## EXERCISE AIM
Using the listing below, please gather every line containing the word "scene".

DATA SEGMENT start

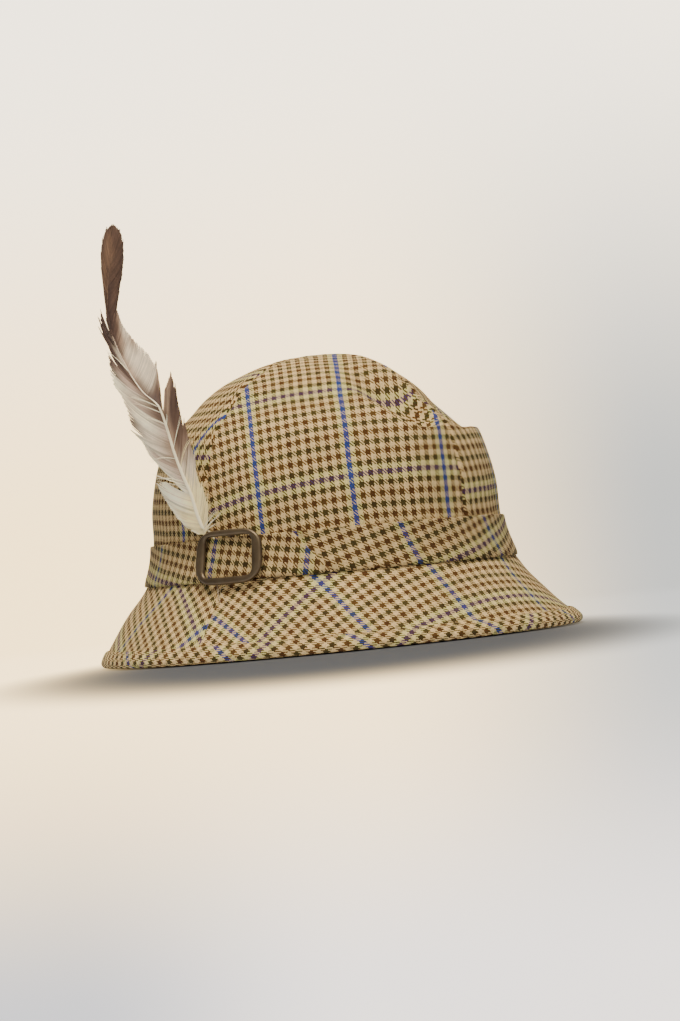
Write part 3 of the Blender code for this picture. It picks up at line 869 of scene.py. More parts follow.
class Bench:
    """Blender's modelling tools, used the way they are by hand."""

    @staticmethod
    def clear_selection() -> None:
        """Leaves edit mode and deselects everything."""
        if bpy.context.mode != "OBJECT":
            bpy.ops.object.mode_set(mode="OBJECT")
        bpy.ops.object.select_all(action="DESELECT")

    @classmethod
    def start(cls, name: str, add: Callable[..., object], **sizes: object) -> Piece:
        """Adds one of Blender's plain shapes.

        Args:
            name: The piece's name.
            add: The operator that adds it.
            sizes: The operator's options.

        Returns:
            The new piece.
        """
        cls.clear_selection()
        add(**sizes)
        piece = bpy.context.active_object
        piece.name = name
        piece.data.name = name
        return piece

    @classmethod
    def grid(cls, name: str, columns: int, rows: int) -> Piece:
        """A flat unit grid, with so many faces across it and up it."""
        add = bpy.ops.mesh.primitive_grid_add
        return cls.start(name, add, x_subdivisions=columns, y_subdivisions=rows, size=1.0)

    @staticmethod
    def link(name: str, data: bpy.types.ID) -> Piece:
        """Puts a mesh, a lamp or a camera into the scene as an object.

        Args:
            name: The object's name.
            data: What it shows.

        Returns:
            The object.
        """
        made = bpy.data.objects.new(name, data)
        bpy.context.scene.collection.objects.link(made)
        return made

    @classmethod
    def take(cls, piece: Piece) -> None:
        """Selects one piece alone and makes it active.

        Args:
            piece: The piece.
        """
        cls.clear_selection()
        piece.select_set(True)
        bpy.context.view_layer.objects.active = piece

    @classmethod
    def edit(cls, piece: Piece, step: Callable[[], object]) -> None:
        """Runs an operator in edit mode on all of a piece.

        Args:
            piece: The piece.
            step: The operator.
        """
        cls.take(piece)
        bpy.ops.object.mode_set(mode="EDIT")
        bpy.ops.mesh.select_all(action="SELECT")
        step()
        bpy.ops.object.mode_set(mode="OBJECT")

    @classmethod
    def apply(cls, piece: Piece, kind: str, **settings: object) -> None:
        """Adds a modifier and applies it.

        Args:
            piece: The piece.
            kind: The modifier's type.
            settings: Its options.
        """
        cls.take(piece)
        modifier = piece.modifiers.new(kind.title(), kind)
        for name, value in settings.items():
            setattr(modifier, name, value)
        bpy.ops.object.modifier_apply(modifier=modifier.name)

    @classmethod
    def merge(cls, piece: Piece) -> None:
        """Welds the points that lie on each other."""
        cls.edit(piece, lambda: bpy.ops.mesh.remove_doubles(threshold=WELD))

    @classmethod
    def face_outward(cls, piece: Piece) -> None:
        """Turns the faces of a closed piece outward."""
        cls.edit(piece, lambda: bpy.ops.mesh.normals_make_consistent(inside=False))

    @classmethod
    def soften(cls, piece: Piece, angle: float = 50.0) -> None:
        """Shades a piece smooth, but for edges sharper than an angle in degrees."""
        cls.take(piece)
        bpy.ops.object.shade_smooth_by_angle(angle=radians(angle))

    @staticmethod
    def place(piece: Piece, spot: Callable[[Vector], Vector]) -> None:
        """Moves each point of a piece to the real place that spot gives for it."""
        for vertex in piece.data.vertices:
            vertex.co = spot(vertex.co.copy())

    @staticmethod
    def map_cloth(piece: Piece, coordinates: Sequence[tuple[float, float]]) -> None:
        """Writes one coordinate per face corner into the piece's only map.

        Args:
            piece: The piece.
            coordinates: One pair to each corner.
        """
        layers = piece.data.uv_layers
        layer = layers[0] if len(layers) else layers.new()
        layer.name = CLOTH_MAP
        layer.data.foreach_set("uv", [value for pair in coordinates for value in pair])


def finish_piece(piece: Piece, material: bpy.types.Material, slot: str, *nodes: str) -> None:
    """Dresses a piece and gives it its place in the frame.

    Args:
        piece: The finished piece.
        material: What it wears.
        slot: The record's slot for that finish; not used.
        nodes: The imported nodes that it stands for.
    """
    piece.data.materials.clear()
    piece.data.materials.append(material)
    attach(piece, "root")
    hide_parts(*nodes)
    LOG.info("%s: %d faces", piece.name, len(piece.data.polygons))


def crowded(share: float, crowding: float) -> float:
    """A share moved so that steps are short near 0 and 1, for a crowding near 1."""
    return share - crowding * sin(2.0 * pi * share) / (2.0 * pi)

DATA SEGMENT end

## WRITTEN RESPONSE
Write part 3 of the Blender code for this picture. It picks up at line 869 of scene.py. More parts follow.
        """Puts a mesh, a lamp or a camera into the scene as an object.
        bpy.context.scene.collection.objects.link(made)